Class and mechanism of pethidine

Answer 11

• Synthetic opiate antagonist
• Opiate receptors are coupled with G-protein receptors, which activate adenylate cyclase and the production of cAMP. Opioids decrease intracellular cAMP by inhibiting adenylate cyclase. Subsequently, the release of the nociceptive neurotransmitters substance P, GABA, dopamine, acetylcholine and noradrenaline and the hormones vasopressin, somatostatin, insulin and glucagon is inhibited

Question 12

Class and mechanism of mannitol

Answer 12

• Osmotic diuretic
• Mannitol elevates blood plasma osmolality!! Resulting in enhanced flow of water from tissues, including the brain and cerebrospinal fluid, into interstitial fluid and plasma.
• Mannitol induces diuresis as it is not reabsorbed in the renal tubule, and therefore increases the osmolality of the glomerular filtrate.

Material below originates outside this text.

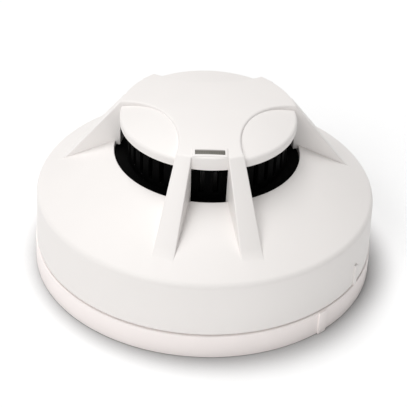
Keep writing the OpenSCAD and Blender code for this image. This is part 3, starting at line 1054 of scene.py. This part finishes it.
def hook(s, middle, half, stop):
    """A hook of the twist lock, with its ledge and its end stop."""
    inner = s.hook_out - s.hook_wall
    wall = swept(
        section(
            [
                (inner, s.floor - SINK),
                (s.hook_out, s.floor - SINK),
                (s.hook_out, s.ledge + s.ledge_thick),
                (s.ledge_in, s.ledge + s.ledge_thick),
                (s.ledge_in, s.ledge),
                (inner, s.ledge),
            ]
        ),
        middle,
        half,
    )
    rounded_edges(wall, [e for e in sharp_edges(wall) if min(v.co.z for v in e.verts) > s.floor], 0.18)
    block_end = swept(
        section(
            [
                (s.ledge_in + 0.02, s.floor - SINK),
                (inner + 0.5, s.floor - SINK),
                (inner + 0.5, s.ledge + 0.5),
                (s.ledge_in + 0.02, s.ledge + 0.5),
            ]
        ),
        middle - half + stop + 0.05,
        stop,
        4,
    )
    return [wall, block_end]


def stadium(half_width, long, low, high):
    """A slot with round ends, as a tool."""
    bm = bmesh.new()
    bmesh.ops.create_grid(bm, x_segments=1, y_segments=1, size=0.5)
    bmesh.ops.scale(bm, verts=bm.verts, vec=(long, 2 * half_width, 1))
    rounded_edges(bm, bm.verts[:], half_width * 0.999, 12, "VERTICES")
    moved(bm, z=low)
    return raised(bm, high - low)


class OBJECT_OT_detector_base(bpy.types.Operator):
    """Builds the mounting base: its rim, floor, hooks, slots and terminal seats"""

    bl_idname = "object.detector_base"
    bl_label = "Mounting base"

    def execute(self, context):
        s = in_mm(context.scene.detector_base)
        cover = in_mm(context.scene.detector_cover)
        looks = context.scene.detector_looks
        twist = math.degrees(looks.twist)
        bowl = s.radius - s.wall
        base = as_object(
            spun(
                section(
                    [
                        (0, 0),
                        (s.radius, 0, 0.35),
                        (s.radius, s.height, 0.35),
                        (bowl, s.height, 0.3),
                        (bowl, s.seat, 0.2),
                        (s.seat_radius, s.seat, 0.3),
                        (s.seat_radius, s.floor, 0.4),
                        (0, s.floor),
                    ]
                )
            ),
            "MountingBase",
        )
        collar = spun(
            section(
                [
                    (s.cable - SINK, s.floor - SINK),
                    (s.cable + COLLAR_WALL, s.floor - SINK),
                    (s.cable + COLLAR_WALL, s.floor + COLLAR_RISE, 0.4),
                    (s.cable - SINK, s.floor + COLLAR_RISE),
                ]
            ),
            96,
        )
        mark = twist_mark(
            s.radius,
            cover.mark_out,
            s.mark_width,
            0.05,
            s.height - 0.02,
            math.degrees(looks.mark_bearing) - twist,
        )
        lumps = [collar, mark]
        for a in ARMS:
            lumps += hook(s, a + HOOK_TURN - twist, HOOK_HALF, HOOK_STOP)
        seats = [
            turned(block(*TERMINAL_SEAT, s.floor - SINK, s.floor + 2, 0.25), a)
            for a in TERMINAL_BEARINGS
        ]
        combined(base, "UNION", [gathered(lumps), gathered(seats)])
        tools = [rod(s.cable, -1, s.height, steps=96)]
        for turn, distance in SLOT_PAIRS:
            for side in (-1, 1):
                tools.append(
                    turned(
                        moved(
                            stadium(s.slot, s.slot_long, -1, s.floor + 1), x=side * distance / 2
                        ),
                        turn,
                    )
                )
        for a in TERMINAL_BEARINGS:
            for radius, out in TERMINAL_HOLES:
                tools.append(turned(moved(rod(radius, 1, 5), y=-out), a))
        combined(base, "DIFFERENCE", [gathered(tools)])
        finished(
            base, "base", finish_of("base_plastic", looks), "base_plastic", "mounting_base"
        )
        return {"FINISHED"}


class OBJECT_OT_detector_seal(bpy.types.Operator):
    """Builds the sealing ring with its four lobes"""

    bl_idname = "object.detector_seal"
    bl_label = "Sealing ring"

    def execute(self, context):
        looks = context.scene.detector_looks
        outer = SEAL_HIGH.x / MM
        inner = outer - 2
        low, high = SEAL_LOW.z / MM, SEAL_HIGH.z / MM
        middle = (low + high) / 2
        waist = 0.4
        ring = spun(
            section(
                [
                    (inner, low, 0.6),
                    (outer, low, 0.6),
                    (outer - waist, middle, 0.5),
                    (outer, high, 0.6),
                    (inner, high, 0.6),
                    (inner + waist, middle, 0.5),
                ]
            )
        )
        finished(
            as_object(ring, "SealRing"),
            "seal",
            finish_of("seal_rubber", looks),
            "seal_rubber",
            "seal_ring",
        )
        return {"FINISHED"}


SOFT_COPIES = {
    "backplate": (("head_backplate", "Backplate", "base_plastic", 0.2),),
    "terminals": (
        ("contact_line_in", "ContactLineIn", "contact_metal", 0.12),
        ("contact_line_out", "ContactLineOut", "contact_metal", 0.12),
        ("contact_common", "ContactCommon", "contact_metal", 0.12),
        ("contact_remote", "ContactRemote", "contact_metal", 0.12),
        ("pin_line_in", "PinLineIn", "contact_metal", 0.12),
        ("pin_line_out", "PinLineOut", "contact_metal", 0.12),
        ("pin_common", "PinCommon", "contact_metal", 0.12),
        ("pin_remote", "PinRemote", "contact_metal", 0.12),
        ("contact_rivets", "ContactRivets", "steel", 0.12),
        ("clamp_plates", "ClampPlates", "steel", 0.15),
    ),
    "screws": (
        ("terminal_screws", "TerminalScrews", "steel", 0.1),
        ("cover_screws", "CoverScrews", "steel", 0.1),
        ("board_screws", "BoardScrews", "steel", 0.08),
    ),
    "indicator": (
        ("light_pipe", "LightPipe", "lens_grey", 0.12),
        ("alarm_led", "AlarmLed", "led_red", 0.08),
    ),
    "sensor": (
        ("chamber_base", "ChamberBase", "black_plastic", 0.15),
        ("sensor_guard", "SensorGuard", "black_plastic", 0.15),
        ("thermistor_mast", "ThermistorMast", "black_plastic", 0.2),
        ("thermistor_leads", "ThermistorLeads", "contact_metal", 0.05),
        ("thermistor_bead", "ThermistorBead", "thermistor_epoxy", 0.03),
    ),
    "electronics": (
        ("circuit_board", "CircuitBoard", "board", 0.08),
        ("rating_label", "RatingLabel", "label", 0.04),
        ("microcontroller", "Microcontroller", "chip_black", 0.06),
        ("bridge_rectifier", "BridgeRectifier", "chip_black", 0.12),
        ("surge_varistor", "SurgeVaristor", "varistor_blue", 0.4),
        ("capacitors", "Capacitors", "capacitor_sleeve", 0.15),
        ("film_capacitor", "FilmCapacitor", "film_red", 0.3),
        ("resistors", "Resistors", "chip_black", 0.08),
        ("diodes", "Diodes", "diode_glass", 0.12),
        ("reed_switch", "ReedSwitch", "reed_glass", 0.15),
    ),
}


def soften_group(context, group):
    """Builds the softened copies of one group of nodes."""
    looks = context.scene.detector_looks
    for node, name, slot, edge in SOFT_COPIES[group]:
        body = frame["nodes"][node]["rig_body"]
        softened(node, name, body, finish_of(slot, looks), slot, edge)


class OBJECT_OT_detector_backplate(bpy.types.Operator):
    """Builds the head's backplate with its hub and lugs"""

    bl_idname = "object.detector_backplate"
    bl_label = "Backplate"

    def execute(self, context):
        soften_group(context, "backplate")
        return {"FINISHED"}


class OBJECT_OT_detector_terminals(bpy.types.Operator):
    """Builds the contacts, their leaves and the head's pins"""

    bl_idname = "object.detector_terminals"
    bl_label = "Terminals"

    def execute(self, context):
        soften_group(context, "terminals")
        return {"FINISHED"}


class OBJECT_OT_detector_screws(bpy.types.Operator):
    """Builds the terminal, cover and board screws"""

    bl_idname = "object.detector_screws"
    bl_label = "Screws"

    def execute(self, context):
        soften_group(context, "screws")
        return {"FINISHED"}


class OBJECT_OT_detector_indicator(bpy.types.Operator):
    """Builds the light pipe and the alarm light below it"""

    bl_idname = "object.detector_indicator"
    bl_label = "Indicator"

    def execute(self, context):
        soften_group(context, "indicator")
        return {"FINISHED"}


class OBJECT_OT_detector_sensor(bpy.types.Operator):
    """Builds the thermistor, its post, its guard and the black chamber"""

    bl_idname = "object.detector_sensor"
    bl_label = "Sensor"

    def execute(self, context):
        soften_group(context, "sensor")
        return {"FINISHED"}


class OBJECT_OT_detector_electronics(bpy.types.Operator):
    """Builds the circuit board and the parts on it, and the rating label"""

    bl_idname = "object.detector_electronics"
    bl_label = "Electronics"

    def execute(self, context):
        soften_group(context, "electronics")
        return {"FINISHED"}


# ---- the stage ----


def direction(bearing, elevation):
    """A unit vector at a bearing from the front and a height, both in radians."""
    level = math.cos(elevation)
    return Vector((math.sin(bearing) * level, -math.cos(bearing) * level, math.sin(elevation)))


def sun(name, strength, bearing, elevation, softness=30):
    """A distant light with soft edges. Its angles are in degrees."""
    data = bpy.data.lights.new(name, "SUN")
    data.energy = strength
    data.angle = math.radians(softness)
    light = bpy.data.objects.new(name, data)
    towards = direction(math.radians(bearing), math.radians(elevation))
    light.rotation_euler = towards.to_track_quat("Z", "Y").to_euler()
    bpy.context.scene.collection.objects.link(light)
    return light


def floor_finish():
    """A pale matt table top, with painted shade that darkens it close under what stands on it."""
    f = Finish("StageFloor", Specular_IOR_Level=0.0, Roughness=1.0)
    near = f.node("ShaderNodeAmbientOcclusion", {"samples": 8}, {"Distance": 0.009})
    # Painted shade: the floor's colour darkens where the occlusion finds the object close by, standing
    # in for its shadow.
    open_sky = Value(f, near.outputs["AO"]).between(0.4, 0.95)
    f.feed("Base Color", f.blended(open_sky, (0.46, 0.46, 0.46), (0.96, 0.96, 0.96)))
    return f.material


class OBJECT_OT_detector_stage(bpy.types.Operator):
    """Builds the pale floor, the soft lights and the camera"""

    bl_idname = "object.detector_stage"
    bl_label = "Stage"

    def execute(self, context):
        s = context.scene.detector_stage
        bm = bmesh.new()
        bmesh.ops.create_grid(bm, x_segments=1, y_segments=1, size=3)
        moved(bm, z=-FLOOR_GAP)
        floor = as_object(bm, "StageFloor")
        floor.data.materials.append(floor_finish())
        sun("Key", s.key, -150, 70)
        sun("Fill", s.fill, -40, 40)
        sun("LowLight", s.low, -10, 15)
        world = bpy.data.worlds.new("Studio")
        world.use_nodes = True
        world.node_tree.nodes["Background"].inputs["Color"].default_value = (1, 1, 1, 1)
        world.node_tree.nodes["Background"].inputs["Strength"].default_value = s.sky
        context.scene.world = world
        context.scene.view_settings.view_transform = "Standard"
        back = direction(s.azimuth, s.elevation)
        right = Vector((math.cos(s.azimuth), math.sin(s.azimuth), 0))
        up = back.cross(right)
        across = right * math.cos(s.roll) + up * math.sin(s.roll)
        data = bpy.data.cameras.new("Camera")
        data.lens = s.lens
        data.sensor_width = 36
        camera = bpy.data.objects.new("Camera", data)
        target = right * AIM[0] + Vector((0, 0, AIM[1]))
        turn = Matrix((across, back.cross(across), back)).transposed().to_4x4()
        camera.matrix_world = Matrix.Translation(target + back * s.distance) @ turn
        data.clip_start = 0.01
        data.clip_end = 20
        context.scene.collection.objects.link(camera)
        context.scene.camera = camera
        return {"FINISHED"}


# ---- the add-on ----

STEPS = (
    OBJECT_OT_detector_cover,
    OBJECT_OT_detector_base,
    OBJECT_OT_detector_seal,
    OBJECT_OT_detector_backplate,
    OBJECT_OT_detector_terminals,
    OBJECT_OT_detector_screws,
    OBJECT_OT_detector_indicator,
    OBJECT_OT_detector_sensor,
    OBJECT_OT_detector_electronics,
    OBJECT_OT_detector_stage,
)

SETTINGS = {
    "detector_cover": DetectorCoverSizes,
    "detector_base": DetectorBaseSizes,
    "detector_looks": DetectorLooks,
    "detector_stage": DetectorStage,
}


class VIEW3D_PT_detector(bpy.types.Panel):
    """Lists the steps that build the heat detector"""

    bl_label = "Heat Detector"
    bl_idname = "VIEW3D_PT_detector"
    bl_space_type = "VIEW_3D"
    bl_region_type = "UI"
    bl_category = "Heat Detector"

    def draw(self, context):
        for step in STEPS:
            self.layout.operator(step.bl_idname)
        for name, group in SETTINGS.items():
            box = self.layout.box()
            for key in group.__annotations__:
                box.prop(getattr(context.scene, name), key)


def register():
    """Adds the settings, the steps and the panel to Blender."""
    for name, group in SETTINGS.items():
        bpy.utils.register_class(group)
        setattr(bpy.types.Scene, name, bpy.props.PointerProperty(type=group))
    for step in STEPS:
        bpy.utils.register_class(step)
    bpy.utils.register_class(VIEW3D_PT_detector)


def unregister():
    """Takes them away again."""
    bpy.utils.unregister_class(VIEW3D_PT_detector)
    for step in reversed(STEPS):
        bpy.utils.unregister_class(step)
    for name, group in reversed(SETTINGS.items()):
        delattr(bpy.types.Scene, name)
        bpy.utils.unregister_class(group)


def main():
    """Builds the whole object."""
    register()
    bpy.ops.object.detector_cover()
    bpy.ops.object.detector_base()
    bpy.ops.object.detector_seal()
    bpy.ops.object.detector_backplate()
    bpy.ops.object.detector_terminals()
    bpy.ops.object.detector_screws()
    bpy.ops.object.detector_indicator()
    bpy.ops.object.detector_sensor()
    bpy.ops.object.detector_electronics()
    bpy.ops.object.detector_stage()


if __name__ == "__main__":
    main()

This aids water excretion.
• Its excretion rate may serve as a measurement of GFR

Question 13

Class, mechanism and indication/contraindication of warfarin

Answer 13

• Anti-coagulant
• Warfarin inhibits vitamin K reductase, reducing levels of the reduced form of vitamin K. As vitamin K is required for the production of coagulation factors II, VII, IX, and X and anticoagulant proteins C and S, these levels also drop.
• Depression of three of the four vitamin K-dependent coagulation factors (factors II, VII, and X) results in decreased prothrombin levels, decreased thrombin generation and reduced ability to form a clot.
• IND: Warfarin is used in the prevention and treatment of thromboembolic disease including venous thrombosis, thromboembolism, and pulmonary embolism as well as for the prevention of ischemic stroke in patients with atrial fibrillation (AF).
• CONTRAIND: Warfarin can cross the placental barrier during pregnancy resulting in foetal bleeding, spontaneous abortion, and neonatal death.

Question 14

Where does acetazolamide act? (brief mechanism)

Answer 14

Proximal tubule

• Carbonic anhydrase inhibitor
• Increases NaHCO3 excretion

Question 15

Where does mannitol act? (brief mechanism)

Answer 15

• Descending loop of Henle and the beginning of the thick ascending
• Osmotic diuretic –> >H2O excretion

Question 16

Where does furosemide act? (brief mechanism)

Answer 16

Thick ascending loop of Henle

• Na/K/Cl co-transporter inhibitor + diuretic
• Causes Na+ retention in the renal tubule, so more H2O excretion in the urine
• Also causes K+ and Cl- excretion in the urine

Question 17

Where does bendroflumethiazide act? (brief mechanism)

Answer 17

• Distal convoluted tubule
• Inhibits Na/Cl transporter: causing retention of Na in tubule, meaning >NaCl excretion in urine = diuretic
• Causes >K+ excretion – hyperkalaemia (more sodium in, means more potassium out via the Na/K ATPase pump)

Question 18

Where does spironolactone act? (brief mechanism)

Answer 18

• DCT
• Inhibits aldosterone receptor
• Aldosterone receptor normally causes Na+ reabsorption in the renal tubule (mostly in PCT) by increasing Na/K ATPase pumps, however when the receptor is inhibited, more Na is retained in the tubule, causing >NaCl excretion in the urine
• Potassium sparing as now you have less Na/K pumps, so less means of Na+ leaving the tubule, whilst also less means of K+ leaving the blood to be excreted from the tubule!